Campaigners fear chances of success are slim and Nagaenthran may lose and be hanged soon afterwards, in what would be the first execution in Singapore since 2019.
Concerns are also growing that his hanging will be the first in a series in the near future, as activists believe authorities are gearing up to execute three other drug traffickers.
– ‘Spare him’ –
Nagaenthran’s family are anxiously awaiting the outcome of Tuesday’s hearing.
“We are worried about what’s going to happen,” his sister Sarmila Dharmalingam told AFP from the family home in Tanjung Rambutan, in the northern Malaysian state of Perak.
“We are stressed and frightened thinking of my brother’s current situation”.
She urged the Singapore government to “spare him from the gallows, give him a second chance”.
Rights groups have been ratcheting up pressure on Singapore, with Amnesty International researcher Rachel Chhoa-Howard this month criticising the government for planning to resume “cruel” executions.
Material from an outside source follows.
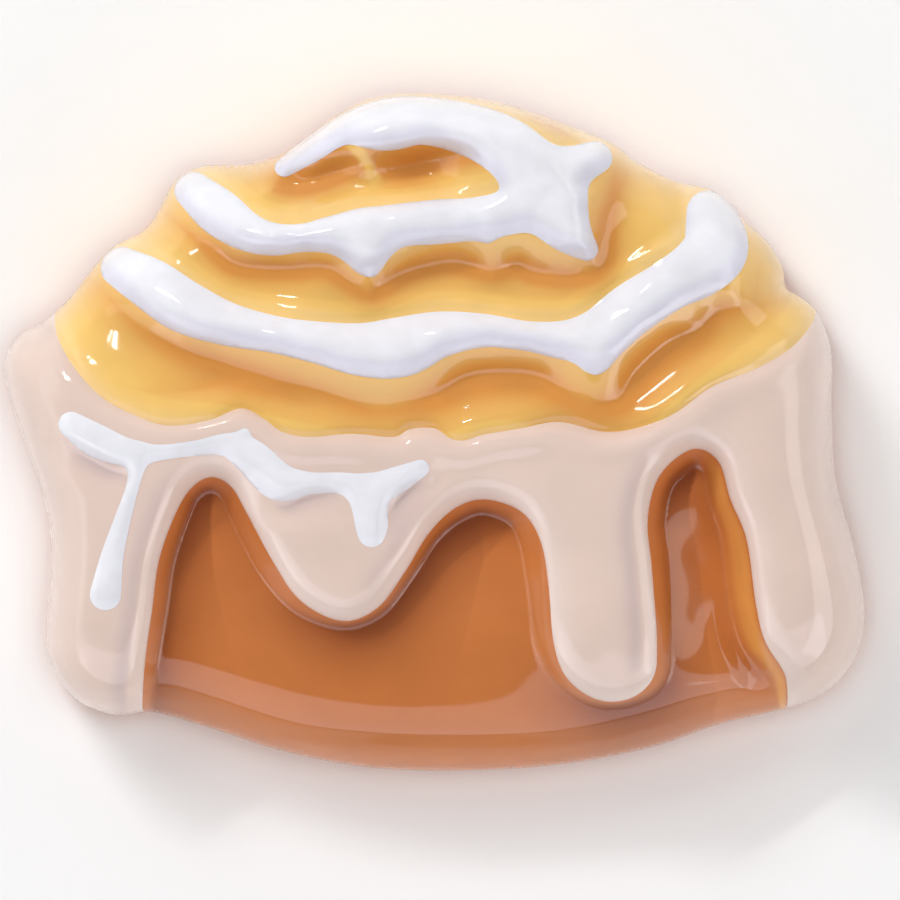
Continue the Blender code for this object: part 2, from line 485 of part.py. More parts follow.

“It is high time for Singapore to re-establish a moratorium on the death penalty as a first step towards full abolition,” she said.
Nagaenthran was arrested at the age of 21 after a bundle of heroin weighing around 43 grams — equivalent to about three tablespoons — was found strapped to his thigh as he sought to enter Singapore.
Supporters say he has an IQ of 69 — a level recognised as a disability — and was coerced into committing the crime.
But authorities have defended the decision to press ahead with the hanging, saying that legal rulings had found he “knew what he was doing” at the time of the offence.
The city-state maintains the death penalty for several offences, including drug trafficking and murder, and insists it has helped to keep Singapore one of Asia’s safest places.